-- Begin PROVIDED MATERIAL --
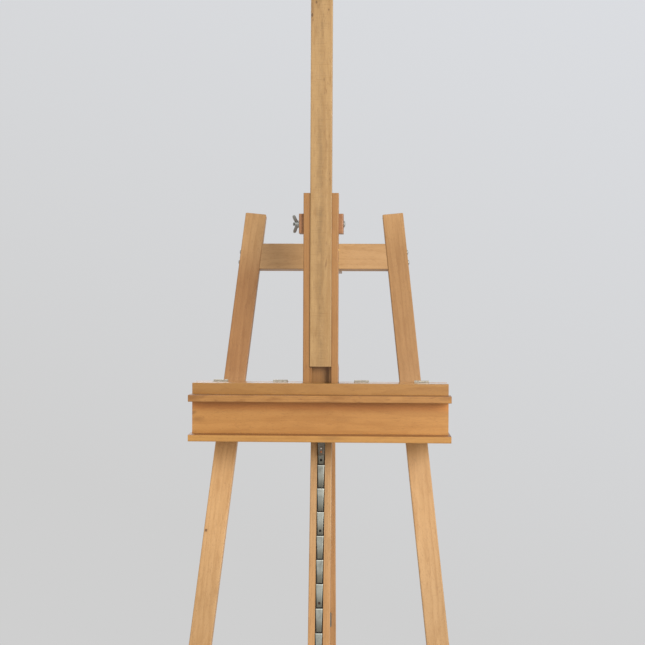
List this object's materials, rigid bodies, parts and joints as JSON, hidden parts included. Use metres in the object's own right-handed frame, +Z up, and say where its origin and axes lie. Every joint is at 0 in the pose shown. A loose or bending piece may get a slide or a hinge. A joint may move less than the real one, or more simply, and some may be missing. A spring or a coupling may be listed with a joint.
{
  "type": "studio easel",
  "caption": "Wooden studio easel with a leaning front frame, hinged rear leg and a ratcheted brush tray that carries a telescopic mast and clamp-on canvas holder.",
  "frame": {"origin": "on the floor, at the middle of the bounding box", "axes": "+X to the viewer's right along the tray, +Y away from the viewer towards the rear leg, +Z up"},
  "size_m": [0.6624, 0.7816, 2.05],
  "materials": {
    "beech_stand": "satin varnished beech, grain along each piece",
    "beech_mast": "worn satin varnished beech",
    "beech_channel": "satin varnished beech, darker",
    "beech_tray": "glossy varnished beech, grain along the tray",
    "beech_carriage": "satin varnished beech",
    "steel_rack": "dull zinc plated pressed steel",
    "steel_fittings": "zinc plated",
    "brass": "dull brass",
    "black_knob": "moulded black knob on a steel screw"
  },
  "bodies": {
    "stand": {"left_front_leg": "beech_stand", "right_front_leg": "beech_stand", "centre_post": "beech_stand", "head_crossbar": "beech_stand", "lower_crossbar": "beech_stand", "ratchet_strip": "steel_rack", "ratchet_screws": "steel_fittings", "head_bolts": "steel_fittings", "lower_bolts": "steel_fittings", "rear_hinge_block_left": "beech_stand", "rear_hinge_block_right": "beech_stand", "rear_hinge_bolt": "steel_fittings", "hinge_block_screws": "steel_fittings", "stay_bracket_front": "steel_fittings"},
    "rear_leg": {"rear_leg": "beech_stand", "stay_bracket_rear": "steel_fittings"},
    "stay_front": {"stay_front_bar": "steel_fittings"},
    "stay_rear": {"stay_rear_bar": "steel_fittings"},
    "carriage": {"carriage_front_plate": "beech_carriage", "carriage_cheek_left": "beech_carriage", "carriage_cheek_right": "beech_carriage", "carriage_back_plate": "beech_carriage", "carriage_screws": "steel_fittings", "tilt_pivot_bolt": "steel_fittings", "tilt_lock_bolt": "steel_fittings", "pawl_pin": "steel_fittings"},
    "pawl": {"pawl": "steel_rack", "pawl_rivets": "brass"},
    "tray": {"tray_front_board": "beech_tray", "tray_back_board": "beech_tray", "tray_bottom_board": "beech_tray", "canvas_ledge": "beech_tray", "tray_end_left": "beech_tray", "tray_end_right": "beech_tray", "channel_back": "beech_channel", "channel_cheek_left": "beech_channel", "channel_cheek_right": "beech_channel", "clamp_yoke": "beech_channel", "yoke_bolt": "steel_fittings", "tilt_arm_left": "beech_carriage", "tilt_arm_right": "beech_carriage", "lid_hinge_leaves": "brass"},
    "lid_left": {"brush_lid_left": "beech_tray", "lid_leaves_left": "brass"},
    "lid_right": {"brush_lid_right": "beech_tray", "lid_leaves_right": "brass"},
    "yoke_nut": {"yoke_wing_nut": "steel_fittings"},
    "tilt_nut_left": {"tilt_wing_nut_left": "steel_fittings"},
    "tilt_nut_right": {"tilt_wing_nut_right": "steel_fittings"},
    "mast": {"upper_mast": "beech_mast"},
    "canvas_holder": {"holder_block": "beech_mast", "holder_lip": "beech_mast"},
    "holder_screw": {"holder_knob": "black_knob"}
  },
  "joints": [
    {"name": "rear_leg_fold", "type": "hinge", "parent": "stand", "child": "rear_leg", "pos_m": [0, 0.01147, 1.19782], "axis": [-1, 0, 0], "range_deg": [0, 30]},
    {"name": "stay_front_fold", "type": "hinge", "parent": "stand", "child": "stay_front", "pos_m": [0, -0.27459, 0.22617], "axis": [1, 0, 0], "range_deg": [0, 72.5]},
    {"name": "stay_rear_fold", "type": "hinge", "parent": "rear_leg", "child": "stay_rear", "pos_m": [0, 0.28297, 0.22259], "axis": [-1, 0, 0], "range_deg": [0, 70.7]},
    {"name": "tray_height", "type": "slide", "parent": "stand", "child": "carriage", "axis": [0, 0.2419, 0.9703], "range_m": [-0.44, 0.22]},
    {"name": "pawl_release", "type": "hinge", "parent": "carriage", "child": "pawl", "pos_m": [0, -0.20195, 0.7986], "axis": [-1, 0, 0], "range_deg": [0, 20]},
    {"name": "tray_tilt", "type": "hinge", "parent": "carriage", "child": "tray", "pos_m": [0, -0.20536, 0.81], "axis": [1, 0, 0], "range_deg": [-11, 8]},
    {"name": "lid_left_open", "type": "hinge", "parent": "tray", "child": "lid_left", "pos_m": [-0.165, -0.23236, 0.9245], "axis": [-1, 0, 0], "range_deg": [0, 100]},
    {"name": "lid_right_open", "type": "hinge", "parent": "tray", "child": "lid_right", "pos_m": [0.165, -0.23236, 0.9245], "axis": [-1, 0, 0], "range_deg": [0, 100]},
    {"name": "yoke_nut_turn", "type": "hinge", "parent": "tray", "child": "yoke_nut", "pos_m": [-0.056, -0.24086, 1.2905], "axis": [-1, 0, 0], "range_deg": [0, 180]},
    {"name": "tilt_nut_left_turn", "type": "hinge", "parent": "carriage", "child": "tilt_nut_left", "pos_m": [-0.057, -0.19036, 0.87016], "axis": [-1, 0, 0], "range_deg": [0, 180]},
    {"name": "tilt_nut_right_turn", "type": "hinge", "parent": "carriage", "child": "tilt_nut_right", "pos_m": [0.057, -0.19036, 0.87016], "axis": [1, 0, 0], "range_deg": [0, 180]},
    {"name": "mast_extend", "type": "slide", "parent": "tray", "child": "mast", "axis": [0, 0, 1], "range_m": [-0.12, 0.25]},
    {"name": "holder_slide", "type": "slide", "parent": "mast", "child": "canvas_holder", "axis": [0, 0, 1], "range_m": [-0.36, 0.12]},
    {"name": "holder_knob_turn", "type": "hinge", "parent": "canvas_holder", "child": "holder_screw", "pos_m": [0, -0.21936, 1.88], "axis": [0, 1, 0], "range_deg": [0, 180]}
  ],
  "couplings": [
    {"joint": "stay_front_fold", "follows": "rear_leg_fold", "ratio": 2.4107},
    {"joint": "stay_rear_fold", "follows": "rear_leg_fold", "ratio": 2.3517}
  ]
}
-- End PROVIDED MATERIAL --
▶ WHAT IS ASKED: Extract the data in full. Keep it word for word.

▶ PROBLEM SOLUTION:
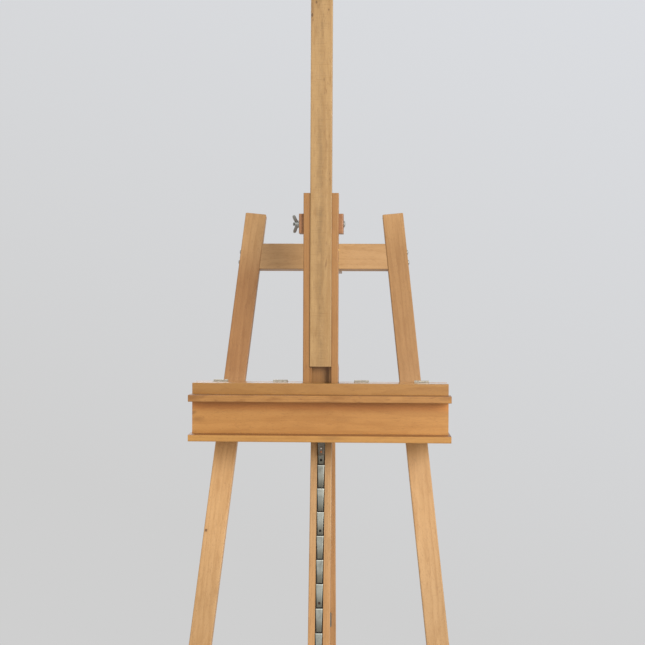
List this object's materials, rigid bodies, parts and joints as JSON, hidden parts included. Use metres in the object's own right-handed frame, +Z up, and say where its origin and axes lie. Every joint is at 0 in the pose shown. A loose or bending piece may get a slide or a hinge. A joint may move less than the real one, or more simply, and some may be missing. A spring or a coupling may be listed with a joint.
{
  "type": "studio easel",
  "caption": "Wooden studio easel with a leaning front frame, hinged rear leg and a ratcheted brush tray that carries a telescopic mast and clamp-on canvas holder.",
  "frame": {"origin": "on the floor, at the middle of the bounding box", "axes": "+X to the viewer's right along the tray, +Y away from the viewer towards the rear leg, +Z up"},
  "size_m": [0.6624, 0.7816, 2.05],
  "materials": {
    "beech_stand": "satin varnished beech, grain along each piece",
    "beech_mast": "worn satin varnished beech",
    "beech_channel": "satin varnished beech, darker",
    "beech_tray": "glossy varnished beech, grain along the tray",
    "beech_carriage": "satin varnished beech",
    "steel_rack": "dull zinc plated pressed steel",
    "steel_fittings": "zinc plated",
    "brass": "dull brass",
    "black_knob": "moulded black knob on a steel screw"
  },
  "bodies": {
    "stand": {"left_front_leg": "beech_stand", "right_front_leg": "beech_stand", "centre_post": "beech_stand", "head_crossbar": "beech_stand", "lower_crossbar": "beech_stand", "ratchet_strip": "steel_rack", "ratchet_screws": "steel_fittings", "head_bolts": "steel_fittings", "lower_bolts": "steel_fittings", "rear_hinge_block_left": "beech_stand", "rear_hinge_block_right": "beech_stand", "rear_hinge_bolt": "steel_fittings", "hinge_block_screws": "steel_fittings", "stay_bracket_front": "steel_fittings"},
    "rear_leg": {"rear_leg": "beech_stand", "stay_bracket_rear": "steel_fittings"},
    "stay_front": {"stay_front_bar": "steel_fittings"},
    "stay_rear": {"stay_rear_bar": "steel_fittings"},
    "carriage": {"carriage_front_plate": "beech_carriage", "carriage_cheek_left": "beech_carriage", "carriage_cheek_right": "beech_carriage", "carriage_back_plate": "beech_carriage", "carriage_screws": "steel_fittings", "tilt_pivot_bolt": "steel_fittings", "tilt_lock_bolt": "steel_fittings", "pawl_pin": "steel_fittings"},
    "pawl": {"pawl": "steel_rack", "pawl_rivets": "brass"},
    "tray": {"tray_front_board": "beech_tray", "tray_back_board": "beech_tray", "tray_bottom_board": "beech_tray", "canvas_ledge": "beech_tray", "tray_end_left": "beech_tray", "tray_end_right": "beech_tray", "channel_back": "beech_channel", "channel_cheek_left": "beech_channel", "channel_cheek_right": "beech_channel", "clamp_yoke": "beech_channel", "yoke_bolt": "steel_fittings", "tilt_arm_left": "beech_carriage", "tilt_arm_right": "beech_carriage", "lid_hinge_leaves": "brass"},
    "lid_left": {"brush_lid_left": "beech_tray", "lid_leaves_left": "brass"},
    "lid_right": {"brush_lid_right": "beech_tray", "lid_leaves_right": "brass"},
    "yoke_nut": {"yoke_wing_nut": "steel_fittings"},
    "tilt_nut_left": {"tilt_wing_nut_left": "steel_fittings"},
    "tilt_nut_right": {"tilt_wing_nut_right": "steel_fittings"},
    "mast": {"upper_mast": "beech_mast"},
    "canvas_holder": {"holder_block": "beech_mast", "holder_lip": "beech_mast"},
    "holder_screw": {"holder_knob": "black_knob"}
  },
  "joints": [
    {"name": "rear_leg_fold", "type": "hinge", "parent": "stand", "child": "rear_leg", "pos_m": [0, 0.01147, 1.19782], "axis": [-1, 0, 0], "range_deg": [0, 30]},
    {"name": "stay_front_fold", "type": "hinge", "parent": "stand", "child": "stay_front", "pos_m": [0, -0.27459, 0.22617], "axis": [1, 0, 0], "range_deg": [0, 72.5]},
    {"name": "stay_rear_fold", "type": "hinge", "parent": "rear_leg", "child": "stay_rear", "pos_m": [0, 0.28297, 0.22259], "axis": [-1, 0, 0], "range_deg": [0, 70.7]},
    {"name": "tray_height", "type": "slide", "parent": "stand", "child": "carriage", "axis": [0, 0.2419, 0.9703], "range_m": [-0.44, 0.22]},
    {"name": "pawl_release", "type": "hinge", "parent": "carriage", "child": "pawl", "pos_m": [0, -0.20195, 0.7986], "axis": [-1, 0, 0], "range_deg": [0, 20]},
    {"name": "tray_tilt", "type": "hinge", "parent": "carriage", "child": "tray", "pos_m": [0, -0.20536, 0.81], "axis": [1, 0, 0], "range_deg": [-11, 8]},
    {"name": "lid_left_open", "type": "hinge", "parent": "tray", "child": "lid_left", "pos_m": [-0.165, -0.23236, 0.9245], "axis": [-1, 0, 0], "range_deg": [0, 100]},
    {"name": "lid_right_open", "type": "hinge", "parent": "tray", "child": "lid_right", "pos_m": [0.165, -0.23236, 0.9245], "axis": [-1, 0, 0], "range_deg": [0, 100]},
    {"name": "yoke_nut_turn", "type": "hinge", "parent": "tray", "child": "yoke_nut", "pos_m": [-0.056, -0.24086, 1.2905], "axis": [-1, 0, 0], "range_deg": [0, 180]},
    {"name": "tilt_nut_left_turn", "type": "hinge", "parent": "carriage", "child": "tilt_nut_left", "pos_m": [-0.057, -0.19036, 0.87016], "axis": [-1, 0, 0], "range_deg": [0, 180]},
    {"name": "tilt_nut_right_turn", "type": "hinge", "parent": "carriage", "child": "tilt_nut_right", "pos_m": [0.057, -0.19036, 0.87016], "axis": [1, 0, 0], "range_deg": [0, 180]},
    {"name": "mast_extend", "type": "slide", "parent": "tray", "child": "mast", "axis": [0, 0, 1], "range_m": [-0.12, 0.25]},
    {"name": "holder_slide", "type": "slide", "parent": "mast", "child": "canvas_holder", "axis": [0, 0, 1], "range_m": [-0.36, 0.12]},
    {"name": "holder_knob_turn", "type": "hinge", "parent": "canvas_holder", "child": "holder_screw", "pos_m": [0, -0.21936, 1.88], "axis": [0, 1, 0], "range_deg": [0, 180]}
  ],
  "couplings": [
    {"joint": "stay_front_fold", "follows": "rear_leg_fold", "ratio": 2.4107},
    {"joint": "stay_rear_fold", "follows": "rear_leg_fold", "ratio": 2.3517}
  ]
}